Remark: The constant $\text{e}$ is the Euler’s constant which is approximately $2.72$. The power of Lemma 0.8 is that no matter how many events $(A_i)_{i=1}^n$ we have, it is possible to avoid all of them from happening. For those who are intersted, the proof of it will be in the next post as this post turned out to be a bit longer than I expected.
With Lemma 0.8 in hand, we can prove Lemma 0.7 quite easily.
Proof of Lemma 0.7: Independently colour each vertex $v \in V$ into colour 1 or colour 2 at random with probability $\frac{1}{2}$. For each hyperedge in $E$, let $A_e$ be the event that all vertices inside $e$ have the same colour. Since $G$ is $k$-uniform, we have $\mathbb{P}[A_e] = 2 \times \frac{1}{2^k} = 2^{1-k}$ for all $e \in E$.
Note that if $e, e’ \in E$ are two hyperedges with no vertices in common, then $A_e$ and $A_{e’}$ are independent. Any give hyperedge $e \in E$ contains $k$ vertices, and each such vertices can be contained in $k-1$ hyperedges excluding $e$ itself. Hence each event $A_e$ is independent of all other $A_{e’}$ except for $k(k-1)$ of them.

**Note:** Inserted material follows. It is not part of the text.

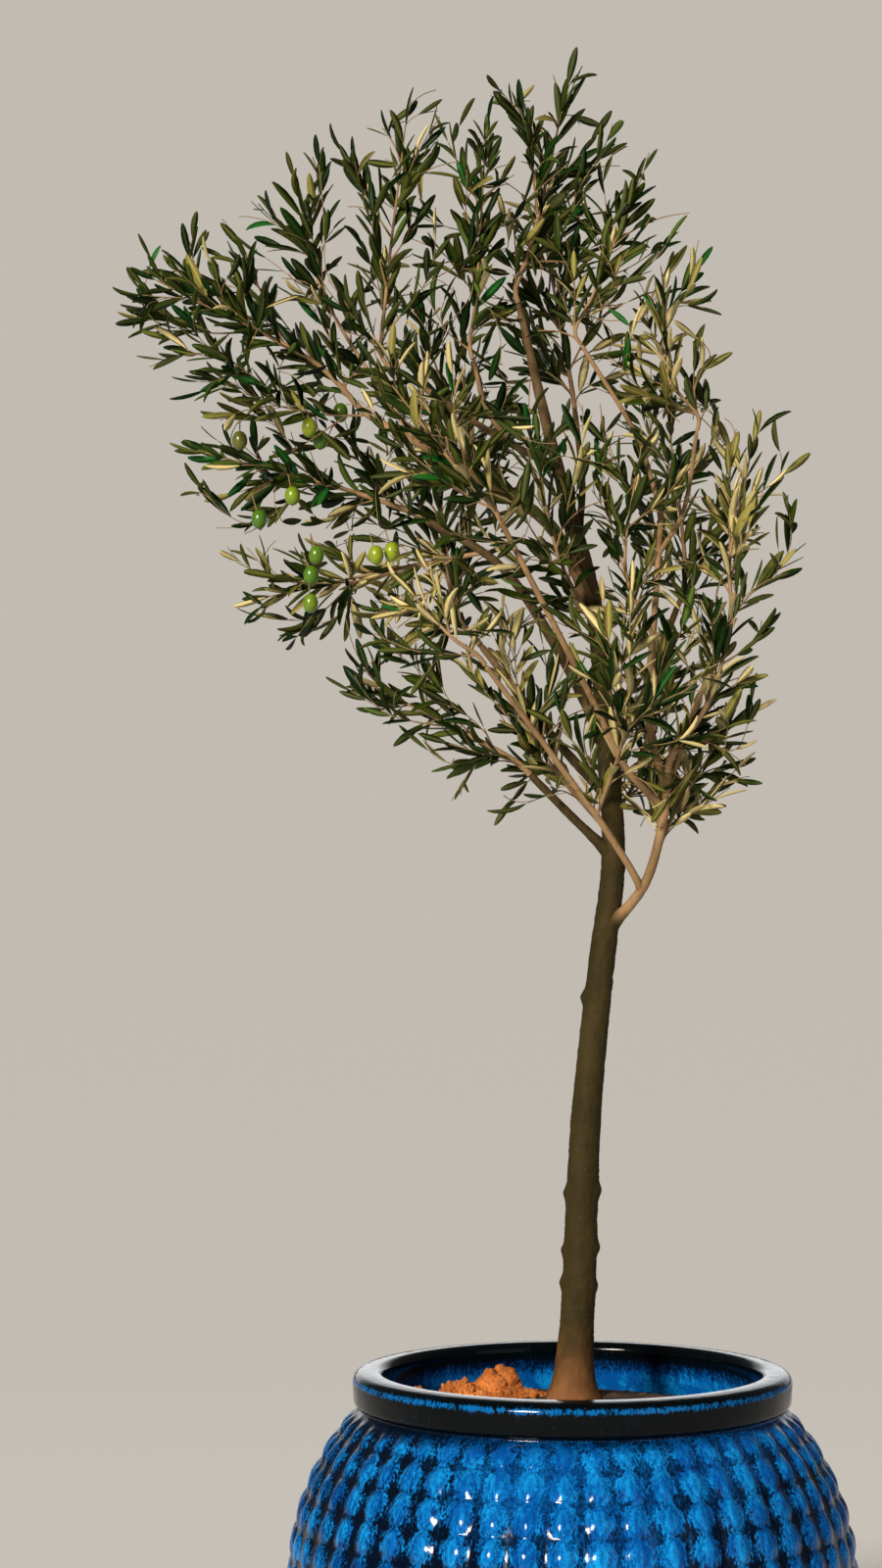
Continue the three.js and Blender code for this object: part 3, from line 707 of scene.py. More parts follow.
def soil_height(x, y):
    """The soil's height above the pot's underside, in millimetres."""
    out = max(0.0, math.hypot(x, y) - SOIL_FLAT_RADIUS) / (THROAT_RADIUS - SOIL_FLAT_RADIUS)
    rough = noise.fractal(Vector((x, y, 0)) * 0.06, 0.6, 2.2, 4)
    edge = min(1.0, max(0.0, (1 - out) * 12))
    return SOIL_HEIGHT - SOIL_EDGE_DROP * out + SOIL_ROUGHNESS * (rough * edge - 0.5)


def soil_shape():
    """The filled pot's inside: a rough top over the smooth wall and floor."""
    around, across = SOIL_GRID
    rings = inner_wall(SOIL_GAP)
    rings += [((THROAT_RADIUS - SOIL_GAP) * (1 - i / across), None) for i in range(across)]
    vertices = [(0, 0, (FLOOR + SOIL_GAP) * MM)]
    for radius, height in rings:
        for cosine, sine in ring_turns(around):
            x, y = -radius * sine, radius * cosine
            z = soil_height(x, y) if height is None else height
            vertices.append((x * MM, y * MM, z * MM))
    vertices.append((0, 0, soil_height(0, 0) * MM))
    faces = [face[::-1] for face in tube_faces(around, len(rings))]
    return mesh_object("soil_bed", vertices, faces)


PALE_SOIL = (0.16, 0.075, 0.035)
PALE_CLAY = (0.68, 0.23, 0.05)


def earth_material(name, colour, pale, scale):
    """Grains and patches, from a shade of the colour to its pale form."""
    material, tree = new_material(name)
    grains = cloudy(tree, scale, 6, 0.7)
    patches = cloudy(tree, scale / 12, 2, 0.5)
    share = (grains * 0.6 + patches * 0.5).between(0.38, 0.72)
    dark = tuple(0.4 * part for part in colour)
    tone = blend_colours(share, dark, blend_colours(patches.between(0.4, 0.7), colour, pale))
    return finish_material(
        material, Base_Color=tone, Roughness=0.95, Normal=bump(grains, 0.9, 0.0015))


def small_lobes(radii, seed, count):
    """Round lobes here and there on a lump's upper side, as middles and radii."""
    chance = random.Random(seed)
    made = []
    for _ in range(count):
        x, y, z = (chance.gauss(0, 1) for _axis in range(3))
        way = Vector((x, y, abs(z))).normalized()
        middle = [0.8 * r * w for r, w in zip(radii, way)]
        made.append((*middle, chance.uniform(0.18, 0.32) * max(radii)))
    return made


def lobed_reach(way, radii, lobes):
    """How far a lump reaches from its middle: the farthest of its body and its lobes."""
    reach = 1 / math.sqrt(sum((w / r) ** 2 for w, r in zip(way, radii)))
    for *middle, radius in lobes:
        along = way.dot(Vector(middle))
        inside = radius**2 - Vector(middle).length_squared + along**2
        if inside > 0:
            reach = max(reach, along + math.sqrt(inside))
    return reach


def lump(name, centre, radii, seed, lobes=(), level=6, rough=0.06):
    """A crumbly lump of clay with round lobes and a grainy skin."""
    mesh = bpy.data.meshes.new(name)
    shape = bmesh.new()
    bmesh.ops.create_icosphere(shape, subdivisions=level, radius=1.0)
    shift = Vector((seed * 7.3, seed * 3.1, seed))
    for vertex in shape.verts:
        way = vertex.co.normalized()
        reach = lobed_reach(way, radii, lobes)
        grains = noise.fractal(way * reach * 0.16 + shift, 0.7, 2.2, 5)
        vertex.co = (Vector(centre) + way * reach * (1 + rough * grains)) * MM
    shape.to_mesh(mesh)
    shape.free()
    mesh.shade_smooth()
    return new_object(name, mesh)


def heap_shape():
    """The low heap of loose clay that the clods lie in."""
    (x, y), radii, rise = HEAP
    steps, rings = HEAP_GRID
    vertices = [(x * MM, y * MM, (soil_height(x, y) + rise) * MM)]
    for ring in range(1, rings + 1):
        out = ring / rings
        for cosine, sine in ring_turns(steps):
            px = x + radii[0] * out * cosine
            py = y + radii[1] * out * sine
            rough = 1 + 0.5 * noise.noise(Vector((px, py, 3)) * 0.05)
            top = rise * rough * (1 - out**2) - 3 * out
            vertices.append((px * MM, py * MM, (soil_height(px, py) + top) * MM))
    vertices.append((x * MM, y * MM, (soil_height(x, y) - 6) * MM))
    faces = [face[::-1] for face in tube_faces(steps, rings)]
    return mesh_object("clay_heap", vertices, faces)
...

Applying Lemma 0.8 with $d = k(k-1)$ and $p = 2^{1-k}$, it remains to check if $\text{e}k(k-1)2^{1-k} \leq 1$ holds. The solutions to this inequality are $k \geq 8.40096$ or $x \in [-0.145232, 1.34737]$. Since we are given that $k \geq 9$, this inequality holds and implies that $\mathbb{P}[\cap_{e\in E}A^c_e] > 0$ and the $2$-colouring of $G$ exists.◼
You can show that Lemma 0.7 still hodls for $k \geq 4$ (Henning and Yeo [2013]), but the case $k = 2$ and $k = 3$ remain open.